Off stage, preparation looks simple and personal. Before recording, she makes tea and centers her focus. Before performing, she concentrates on breathing control to manage stage fright. Nerves remain present, but she works with them instead of denying them.
In visual terms, she describes her music as pink with a sharp texture like a rose. Attractive, emotional, and capable of impact if handled carelessly. Flavor wise, she compares it to sour sweet candy. Not designed for everyone, but unforgettable to the right listener.
Those metaphors reveal how she thinks about audience connection. She does not aim for universal approval. She aims for deep resonance.

At the core of Vika’s artistic mission stands a social message. She writes about breaking stigma, rejecting imposed paths, and building self-defined identity. Empowerment, especially for women, appears repeatedly in her lyrics and interviews.
She accepts misunderstanding as part of the artistic contract. Listeners interpret songs through personal filters. She focuses on those who connect with the real intent rather than trying to control every reaction.

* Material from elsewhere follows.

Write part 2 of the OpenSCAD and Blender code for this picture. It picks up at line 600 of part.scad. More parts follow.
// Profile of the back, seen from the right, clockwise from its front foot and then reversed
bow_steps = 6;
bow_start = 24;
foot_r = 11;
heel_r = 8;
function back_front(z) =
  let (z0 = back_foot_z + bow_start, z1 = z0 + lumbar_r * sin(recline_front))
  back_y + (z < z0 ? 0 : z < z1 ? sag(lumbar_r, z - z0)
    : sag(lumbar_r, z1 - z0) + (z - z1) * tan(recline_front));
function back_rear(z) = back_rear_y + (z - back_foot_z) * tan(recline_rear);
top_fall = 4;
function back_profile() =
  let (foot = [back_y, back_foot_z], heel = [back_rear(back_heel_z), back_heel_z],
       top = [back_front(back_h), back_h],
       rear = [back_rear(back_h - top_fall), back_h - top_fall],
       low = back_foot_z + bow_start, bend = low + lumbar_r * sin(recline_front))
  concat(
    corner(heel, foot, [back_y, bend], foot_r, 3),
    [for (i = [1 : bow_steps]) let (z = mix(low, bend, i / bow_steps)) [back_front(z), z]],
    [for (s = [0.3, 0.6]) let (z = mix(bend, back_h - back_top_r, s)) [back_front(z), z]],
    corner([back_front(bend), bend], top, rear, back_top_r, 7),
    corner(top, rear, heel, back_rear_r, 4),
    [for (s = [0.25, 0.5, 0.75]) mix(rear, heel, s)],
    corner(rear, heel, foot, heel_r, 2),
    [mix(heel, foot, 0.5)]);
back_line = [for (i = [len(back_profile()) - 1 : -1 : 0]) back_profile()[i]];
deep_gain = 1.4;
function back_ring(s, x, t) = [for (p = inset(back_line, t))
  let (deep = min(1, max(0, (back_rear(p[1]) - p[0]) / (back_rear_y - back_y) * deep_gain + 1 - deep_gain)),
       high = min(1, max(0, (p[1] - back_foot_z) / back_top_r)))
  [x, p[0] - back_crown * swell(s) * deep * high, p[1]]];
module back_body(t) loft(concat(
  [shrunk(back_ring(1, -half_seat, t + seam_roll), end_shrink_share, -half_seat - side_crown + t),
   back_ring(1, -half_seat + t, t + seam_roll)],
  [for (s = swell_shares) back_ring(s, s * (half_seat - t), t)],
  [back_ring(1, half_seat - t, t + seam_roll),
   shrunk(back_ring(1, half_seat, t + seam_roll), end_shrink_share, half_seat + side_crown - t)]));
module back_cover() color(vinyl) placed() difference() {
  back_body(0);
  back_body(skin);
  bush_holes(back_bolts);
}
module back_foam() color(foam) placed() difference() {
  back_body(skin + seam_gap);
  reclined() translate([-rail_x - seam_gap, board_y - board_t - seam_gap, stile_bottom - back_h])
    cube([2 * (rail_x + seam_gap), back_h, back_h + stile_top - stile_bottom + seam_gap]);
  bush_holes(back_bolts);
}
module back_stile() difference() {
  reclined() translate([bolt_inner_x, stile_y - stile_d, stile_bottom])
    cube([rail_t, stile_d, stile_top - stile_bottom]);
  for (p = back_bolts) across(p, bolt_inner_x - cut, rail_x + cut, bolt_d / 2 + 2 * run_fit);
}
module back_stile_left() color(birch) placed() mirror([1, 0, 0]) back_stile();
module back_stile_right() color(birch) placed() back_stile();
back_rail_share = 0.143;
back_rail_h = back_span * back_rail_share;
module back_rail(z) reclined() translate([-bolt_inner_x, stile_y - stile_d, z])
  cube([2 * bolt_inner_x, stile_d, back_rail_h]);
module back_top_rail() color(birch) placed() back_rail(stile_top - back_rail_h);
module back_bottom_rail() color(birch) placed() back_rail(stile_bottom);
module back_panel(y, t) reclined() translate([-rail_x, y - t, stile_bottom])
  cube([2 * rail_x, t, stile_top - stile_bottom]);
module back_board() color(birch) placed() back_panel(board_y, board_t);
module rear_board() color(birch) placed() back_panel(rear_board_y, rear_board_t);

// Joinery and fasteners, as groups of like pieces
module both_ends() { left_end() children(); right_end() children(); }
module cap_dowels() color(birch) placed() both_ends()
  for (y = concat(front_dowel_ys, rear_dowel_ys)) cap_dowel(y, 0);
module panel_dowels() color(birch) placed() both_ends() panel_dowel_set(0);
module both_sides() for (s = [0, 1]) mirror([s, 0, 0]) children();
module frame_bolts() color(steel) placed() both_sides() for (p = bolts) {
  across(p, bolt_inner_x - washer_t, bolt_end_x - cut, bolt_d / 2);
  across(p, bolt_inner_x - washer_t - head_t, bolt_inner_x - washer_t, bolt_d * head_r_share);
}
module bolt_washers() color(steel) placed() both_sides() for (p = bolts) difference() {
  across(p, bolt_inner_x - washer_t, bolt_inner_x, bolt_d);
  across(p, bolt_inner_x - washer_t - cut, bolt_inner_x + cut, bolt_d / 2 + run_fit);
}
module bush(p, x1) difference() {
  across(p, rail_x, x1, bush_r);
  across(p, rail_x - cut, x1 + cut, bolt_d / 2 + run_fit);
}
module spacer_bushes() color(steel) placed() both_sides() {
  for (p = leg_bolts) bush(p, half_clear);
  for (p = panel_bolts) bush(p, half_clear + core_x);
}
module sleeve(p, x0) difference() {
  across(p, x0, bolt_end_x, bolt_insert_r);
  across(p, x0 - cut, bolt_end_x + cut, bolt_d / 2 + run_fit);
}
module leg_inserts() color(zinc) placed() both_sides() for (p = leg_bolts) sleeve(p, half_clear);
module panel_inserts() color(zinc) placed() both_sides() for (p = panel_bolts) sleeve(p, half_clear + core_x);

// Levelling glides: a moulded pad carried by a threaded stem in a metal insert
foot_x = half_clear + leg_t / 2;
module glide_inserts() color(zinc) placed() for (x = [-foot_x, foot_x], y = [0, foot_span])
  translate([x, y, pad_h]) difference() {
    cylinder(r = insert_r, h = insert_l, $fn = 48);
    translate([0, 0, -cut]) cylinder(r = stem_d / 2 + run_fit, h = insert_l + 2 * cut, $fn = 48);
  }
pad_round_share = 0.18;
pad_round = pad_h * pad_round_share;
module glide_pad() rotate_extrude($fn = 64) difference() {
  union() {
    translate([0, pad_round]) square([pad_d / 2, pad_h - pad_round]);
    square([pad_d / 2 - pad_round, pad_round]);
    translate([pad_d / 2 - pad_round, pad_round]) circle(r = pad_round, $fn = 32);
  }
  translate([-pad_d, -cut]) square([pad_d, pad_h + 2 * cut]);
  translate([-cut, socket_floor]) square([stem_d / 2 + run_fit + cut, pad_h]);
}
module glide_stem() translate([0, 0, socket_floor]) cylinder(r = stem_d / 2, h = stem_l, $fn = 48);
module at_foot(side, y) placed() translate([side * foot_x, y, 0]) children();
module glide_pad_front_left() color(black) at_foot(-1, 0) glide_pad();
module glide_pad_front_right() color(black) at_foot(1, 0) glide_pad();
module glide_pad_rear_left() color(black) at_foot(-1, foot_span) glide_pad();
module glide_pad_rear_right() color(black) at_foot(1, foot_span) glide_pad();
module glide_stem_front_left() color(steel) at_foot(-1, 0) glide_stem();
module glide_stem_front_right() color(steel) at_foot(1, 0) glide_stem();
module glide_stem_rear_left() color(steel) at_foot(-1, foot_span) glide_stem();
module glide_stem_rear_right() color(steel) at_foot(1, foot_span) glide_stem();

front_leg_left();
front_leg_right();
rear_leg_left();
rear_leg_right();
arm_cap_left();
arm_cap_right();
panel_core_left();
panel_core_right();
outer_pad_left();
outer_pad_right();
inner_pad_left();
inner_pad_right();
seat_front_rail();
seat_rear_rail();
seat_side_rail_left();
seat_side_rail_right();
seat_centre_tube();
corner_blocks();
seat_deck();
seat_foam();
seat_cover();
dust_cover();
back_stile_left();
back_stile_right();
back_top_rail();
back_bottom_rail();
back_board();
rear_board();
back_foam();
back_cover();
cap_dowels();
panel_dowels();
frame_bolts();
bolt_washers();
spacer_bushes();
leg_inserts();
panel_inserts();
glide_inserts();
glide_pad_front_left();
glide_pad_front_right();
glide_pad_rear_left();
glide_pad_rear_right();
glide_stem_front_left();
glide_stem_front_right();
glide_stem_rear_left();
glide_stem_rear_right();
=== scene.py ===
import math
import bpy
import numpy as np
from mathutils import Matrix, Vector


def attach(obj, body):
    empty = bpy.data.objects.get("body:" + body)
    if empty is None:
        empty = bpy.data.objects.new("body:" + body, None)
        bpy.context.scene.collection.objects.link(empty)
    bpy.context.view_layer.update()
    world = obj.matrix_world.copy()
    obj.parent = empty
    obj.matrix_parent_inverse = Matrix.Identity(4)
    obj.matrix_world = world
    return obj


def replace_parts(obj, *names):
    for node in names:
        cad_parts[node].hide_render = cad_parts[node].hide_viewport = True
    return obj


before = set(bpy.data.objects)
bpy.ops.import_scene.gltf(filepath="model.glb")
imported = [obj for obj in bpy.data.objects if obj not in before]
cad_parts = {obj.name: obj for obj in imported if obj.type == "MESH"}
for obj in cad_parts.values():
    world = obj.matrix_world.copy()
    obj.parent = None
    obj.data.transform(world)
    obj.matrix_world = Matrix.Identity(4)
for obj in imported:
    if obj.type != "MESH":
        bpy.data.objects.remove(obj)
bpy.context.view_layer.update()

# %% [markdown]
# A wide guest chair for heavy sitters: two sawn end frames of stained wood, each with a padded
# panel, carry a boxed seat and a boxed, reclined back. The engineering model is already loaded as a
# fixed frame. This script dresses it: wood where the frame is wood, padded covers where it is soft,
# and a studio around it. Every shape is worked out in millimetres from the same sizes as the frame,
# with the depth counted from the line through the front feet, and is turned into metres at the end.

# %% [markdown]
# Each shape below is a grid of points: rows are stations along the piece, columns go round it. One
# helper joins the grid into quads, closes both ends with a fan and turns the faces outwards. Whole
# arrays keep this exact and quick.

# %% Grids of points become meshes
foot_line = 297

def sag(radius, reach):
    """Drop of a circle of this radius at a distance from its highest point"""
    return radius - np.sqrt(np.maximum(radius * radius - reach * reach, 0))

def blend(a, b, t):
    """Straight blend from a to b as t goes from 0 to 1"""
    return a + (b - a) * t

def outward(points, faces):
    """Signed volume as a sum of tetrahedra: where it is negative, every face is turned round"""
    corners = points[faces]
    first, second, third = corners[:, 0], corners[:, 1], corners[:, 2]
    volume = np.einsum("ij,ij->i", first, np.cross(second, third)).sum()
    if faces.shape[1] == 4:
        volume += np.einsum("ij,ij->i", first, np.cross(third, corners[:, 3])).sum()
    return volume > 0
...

Success, in her definition, means impact before fame. If a listener feels stronger, braver, or more honest because of her music, the work succeeds. Long term, she wants full time artistic independence supported by music itself.
Her upcoming album Diaries represents a major milestone. She developed the project across more than a year of writing and production. The record promises emotional range, multilingual expression, and direct thematic writing about identity and resistance to labels.
Multiple new songs already sit in progress behind the album. She plans to increase release frequency and expand collaborations while keeping creative control.
When asked what keeps her Young N’ Loud in spirit, her answer points outward. Society keeps generating tension, contradiction, and material worth addressing. As long as something needs to be said, she plans to say it.
For listeners searching for a multilingual independent artist who blends rap, melody, and message with cultural depth, Vika stands ready. Press play once, and the label stops mattering. The voice does the work.